▼▼▼

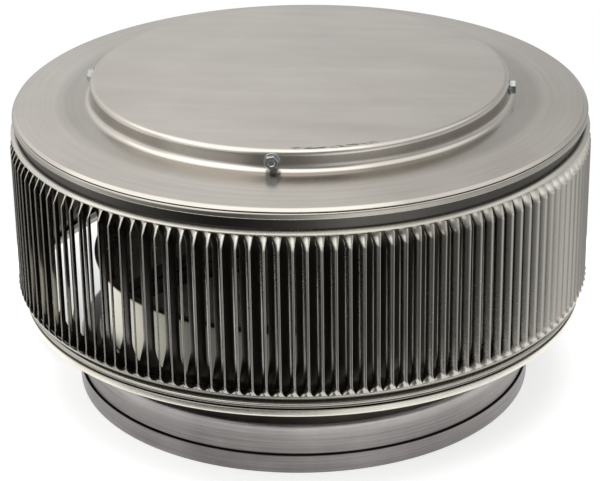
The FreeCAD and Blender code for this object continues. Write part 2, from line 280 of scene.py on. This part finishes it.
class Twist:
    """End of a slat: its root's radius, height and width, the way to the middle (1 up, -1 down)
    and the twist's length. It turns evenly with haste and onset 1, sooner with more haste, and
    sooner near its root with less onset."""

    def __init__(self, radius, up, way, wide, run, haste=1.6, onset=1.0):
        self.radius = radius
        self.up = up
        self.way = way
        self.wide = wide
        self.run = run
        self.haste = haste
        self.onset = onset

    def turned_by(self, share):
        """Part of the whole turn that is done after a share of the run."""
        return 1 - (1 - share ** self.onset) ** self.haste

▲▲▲

What is expected: Take the data above and return it exactly.

Completed task:
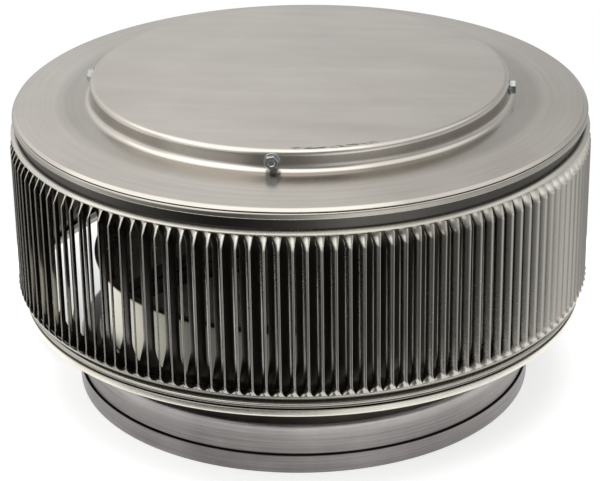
The FreeCAD and Blender code for this object continues. Write part 2, from line 280 of scene.py on. This part finishes it.
class Twist:
    """End of a slat: its root's radius, height and width, the way to the middle (1 up, -1 down)
    and the twist's length. It turns evenly with haste and onset 1, sooner with more haste, and
    sooner near its root with less onset."""

    def __init__(self, radius, up, way, wide, run, haste=1.6, onset=1.0):
        self.radius = radius
        self.up = up
        self.way = way
        self.wide = wide
        self.run = run
        self.haste = haste
        self.onset = onset

    def turned_by(self, share):
        """Part of the whole turn that is done after a share of the run."""
        return 1 - (1 - share ** self.onset) ** self.haste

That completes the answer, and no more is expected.